La notion d’improvisation questionne l’action en général et plus précisément l’agir professionnel de l’enseignant de langue. De manière courante, improviser un cours est vu comme une contrainte, et un cours improvisé comme le résultat d’un manque de préparation. L’improvisation dans l’enseignement se voit ainsi affubler d’une dimension péjorative. Et pourtant, les « moments improvisés » sont partie prenante de l’action enseignante. Dans les travaux qui y ont été consacrés, l’improvisation y est, en effet, vue comme une co-création (Sawyer, 2004), témoin de la co- configuration de la situation de classe entre enseignant et apprenants et intégrant à la fois des événements interactionnels imprévus, de nécessaires ajustements de la planification de cours, des micro-décisions ainsi que les dimensions créatives relatives à l’appropriation de l’environnement matériel (les artefacts) (Azema & Leblanc, 2014). Cette description de l’improvisation enseignante ne se fait pas sans considérer dans le même temps la mobilisation de schèmes et d’habitus propres à l’action enseignante (Perrenoud, 1983). L’improvisation est par ailleurs liée à un “savoir percevoir” (Runtz-Christian, 2000) et une nécessaire attention à la situation.
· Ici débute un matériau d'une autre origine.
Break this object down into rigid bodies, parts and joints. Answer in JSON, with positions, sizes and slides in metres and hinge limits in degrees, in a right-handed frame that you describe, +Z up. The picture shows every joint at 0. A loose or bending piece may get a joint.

Dans l’enseignement des langues, l’improvisation se manifeste notamment par des phénomènes de détopicalisation (Cicurel, 2011) initié par les apprenants ou pour l’enseignant. Le thème initial de l’échange est dévié au fil de l’interaction, de sorte qu’un décrochement se produit par rapport à ce que l’enseignant avait planifié. Mais un des enjeux même du cours de langue étant de faire parler les élèves, la détopicalisation peut être saisie comme une occasion d’apprentissage à partir de laquelle l’enseignant va improviser.
Questionner l’improvisation dans l’enseignement permet, de manière transversale, de s’intéresser aux « dimensions créatives de l’agir » au centre des pratiques improvisées dans les domaines artistiques (Bachir-Loopuyt et al., 2010 : 6). Dans la suite des travaux de Azema et Leblanc (2014), nous nous intéressons plus particulièrement aux relations qu’entretiennent les enseignants de langue en formation initiale aux moments qu’ils considèrent comme improvisationnels.
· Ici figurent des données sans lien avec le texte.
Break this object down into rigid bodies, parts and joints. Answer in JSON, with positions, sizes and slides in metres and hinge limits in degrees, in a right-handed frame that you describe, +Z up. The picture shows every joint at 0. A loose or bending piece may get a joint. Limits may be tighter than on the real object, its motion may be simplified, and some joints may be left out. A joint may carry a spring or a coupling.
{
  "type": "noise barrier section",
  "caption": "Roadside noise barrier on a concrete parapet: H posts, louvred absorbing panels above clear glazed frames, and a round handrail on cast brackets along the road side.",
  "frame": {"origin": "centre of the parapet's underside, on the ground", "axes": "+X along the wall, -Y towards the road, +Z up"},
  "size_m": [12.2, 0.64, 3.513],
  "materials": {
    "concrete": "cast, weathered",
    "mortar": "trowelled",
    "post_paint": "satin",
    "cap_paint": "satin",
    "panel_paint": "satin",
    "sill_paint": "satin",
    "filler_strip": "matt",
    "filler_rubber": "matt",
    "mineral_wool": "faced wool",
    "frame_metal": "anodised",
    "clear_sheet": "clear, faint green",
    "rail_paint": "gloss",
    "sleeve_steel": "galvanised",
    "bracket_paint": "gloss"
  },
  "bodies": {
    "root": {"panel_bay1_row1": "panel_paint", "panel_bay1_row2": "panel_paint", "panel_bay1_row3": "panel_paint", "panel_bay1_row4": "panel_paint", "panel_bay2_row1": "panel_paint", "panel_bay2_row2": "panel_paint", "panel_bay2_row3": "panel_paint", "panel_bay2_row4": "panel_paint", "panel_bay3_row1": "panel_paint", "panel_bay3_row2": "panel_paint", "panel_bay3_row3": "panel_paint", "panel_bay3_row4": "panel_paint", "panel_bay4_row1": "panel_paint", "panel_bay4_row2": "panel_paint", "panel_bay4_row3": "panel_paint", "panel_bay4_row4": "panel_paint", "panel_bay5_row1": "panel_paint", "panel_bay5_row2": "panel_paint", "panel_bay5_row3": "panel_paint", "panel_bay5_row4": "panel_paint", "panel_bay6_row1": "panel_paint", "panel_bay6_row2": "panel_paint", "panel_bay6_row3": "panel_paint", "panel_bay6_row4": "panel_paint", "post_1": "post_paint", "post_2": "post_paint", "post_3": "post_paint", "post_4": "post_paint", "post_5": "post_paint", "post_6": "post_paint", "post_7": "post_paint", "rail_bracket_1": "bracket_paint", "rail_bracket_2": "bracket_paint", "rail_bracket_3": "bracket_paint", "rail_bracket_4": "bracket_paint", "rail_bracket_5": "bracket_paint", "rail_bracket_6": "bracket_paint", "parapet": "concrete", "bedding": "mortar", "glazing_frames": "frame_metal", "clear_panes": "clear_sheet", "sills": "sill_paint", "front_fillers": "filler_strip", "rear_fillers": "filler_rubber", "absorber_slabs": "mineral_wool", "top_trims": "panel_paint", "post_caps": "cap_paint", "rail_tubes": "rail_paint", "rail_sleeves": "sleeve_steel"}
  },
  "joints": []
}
La réflexivité est au centre d’une analyse des pratiques improvisées (Perrenoud, 1996). Au-delà d’une nécessaire « description-compréhension des cours d’expérience », il s’agit surtout d’interroger les processus qui s’activent entre d’une part la pratique composée dans l’instant et d’autre part la mobilisation des répertoires didactiques de l’enseignant, pour envisager une « formation à l’improvisation » en particulier en formation initiale.
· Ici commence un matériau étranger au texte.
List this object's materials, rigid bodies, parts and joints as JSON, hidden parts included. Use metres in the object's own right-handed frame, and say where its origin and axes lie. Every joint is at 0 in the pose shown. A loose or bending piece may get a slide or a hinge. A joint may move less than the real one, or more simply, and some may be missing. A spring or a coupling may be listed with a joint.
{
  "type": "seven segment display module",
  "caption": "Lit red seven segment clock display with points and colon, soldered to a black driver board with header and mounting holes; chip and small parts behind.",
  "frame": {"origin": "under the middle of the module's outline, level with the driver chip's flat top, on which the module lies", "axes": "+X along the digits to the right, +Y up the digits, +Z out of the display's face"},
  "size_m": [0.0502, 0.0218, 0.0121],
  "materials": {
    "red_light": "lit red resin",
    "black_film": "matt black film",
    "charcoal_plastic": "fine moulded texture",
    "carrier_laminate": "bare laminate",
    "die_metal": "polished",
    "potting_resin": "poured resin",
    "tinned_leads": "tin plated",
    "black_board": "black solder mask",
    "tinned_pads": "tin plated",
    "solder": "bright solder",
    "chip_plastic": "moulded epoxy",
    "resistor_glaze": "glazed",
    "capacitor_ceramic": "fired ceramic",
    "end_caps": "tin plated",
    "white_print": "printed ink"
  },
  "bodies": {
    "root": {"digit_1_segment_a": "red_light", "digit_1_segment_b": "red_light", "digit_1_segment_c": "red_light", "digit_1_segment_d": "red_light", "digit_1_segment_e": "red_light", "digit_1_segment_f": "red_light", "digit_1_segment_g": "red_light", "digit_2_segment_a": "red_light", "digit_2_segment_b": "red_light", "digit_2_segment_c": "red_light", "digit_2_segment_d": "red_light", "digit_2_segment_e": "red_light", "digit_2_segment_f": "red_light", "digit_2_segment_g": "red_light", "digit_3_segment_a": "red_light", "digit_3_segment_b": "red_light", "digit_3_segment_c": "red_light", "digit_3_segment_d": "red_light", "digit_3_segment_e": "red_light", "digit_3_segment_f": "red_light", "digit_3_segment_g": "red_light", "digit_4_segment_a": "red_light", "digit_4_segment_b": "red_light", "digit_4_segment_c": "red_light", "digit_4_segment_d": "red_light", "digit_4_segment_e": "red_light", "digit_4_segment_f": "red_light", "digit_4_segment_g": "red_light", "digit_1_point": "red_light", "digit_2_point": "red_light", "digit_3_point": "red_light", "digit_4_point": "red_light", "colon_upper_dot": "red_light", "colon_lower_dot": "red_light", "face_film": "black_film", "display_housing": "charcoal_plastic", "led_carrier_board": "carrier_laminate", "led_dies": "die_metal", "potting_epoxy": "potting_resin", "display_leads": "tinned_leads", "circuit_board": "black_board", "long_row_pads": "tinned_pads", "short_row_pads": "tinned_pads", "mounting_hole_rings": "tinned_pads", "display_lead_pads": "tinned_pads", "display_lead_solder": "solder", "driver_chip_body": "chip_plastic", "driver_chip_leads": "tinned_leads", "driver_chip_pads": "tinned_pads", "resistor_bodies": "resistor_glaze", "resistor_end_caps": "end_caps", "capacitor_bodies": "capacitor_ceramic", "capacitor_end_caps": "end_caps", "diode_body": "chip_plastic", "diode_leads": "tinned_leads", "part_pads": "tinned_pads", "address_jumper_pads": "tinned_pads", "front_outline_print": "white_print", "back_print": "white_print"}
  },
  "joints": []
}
Le cycle de travail engagé dans le cadre du séminaire IDAP depuis octobre 2022 a permis aux chercheur.e.s qui y ont participé de s’emparer de ces questions, en mobilisant notamment des travaux sur la thématique dans une dimension pluridisciplinaire et sur l’analyse d’interactions de classe et de discours d’enseignant.e.s enregistrés et transcrits. Ces séances ont permis aux participants d’appréhender de manière plus fine la catégorie pluridimensionnelle et pluridisciplinaire de l’improvisation, de la nourrir en envisageant une réflexion avec des notions connexes que sont la projection et les émotions et de mettre en perspective ces réflexions avec la formation d’enseignant.e.s dans laquelle sont impliqués plusieurs participant.e.s. Différentes dimensions de l’improvisation ont ainsi été questionnées à partir des corpus, notamment le lien à la temporalité de l’improvisation (du temps bref de l’actualisation des projections et des préparations en situation d’enseignement aux temps longs et biographiques des récits d’expériences improvisées en passant par le temps historique des représentations sociales de l’improvisation) et la place du contexte.
À travers ses échanges et ses analyses, le groupe s’est posé en particulier les questions suivantes :
- Qu’envisage-t-on quand on parle d’improvisation dans l’enseignement des langues : des moments qui échappent à la projection, aux plans ?
- Comment former à l’improvisation ou plus exactement à une compétence d’improvisation ?
Ce colloque a pour but de nourrir la réflexion sur la formation à l’improvisation en faisant dialoguer les didacticien.nes des langues avec des acteurs et actrices du domaine artistique (théâtre, musique, danse) impliquées dans les pratiques improvisées et leur enseignement.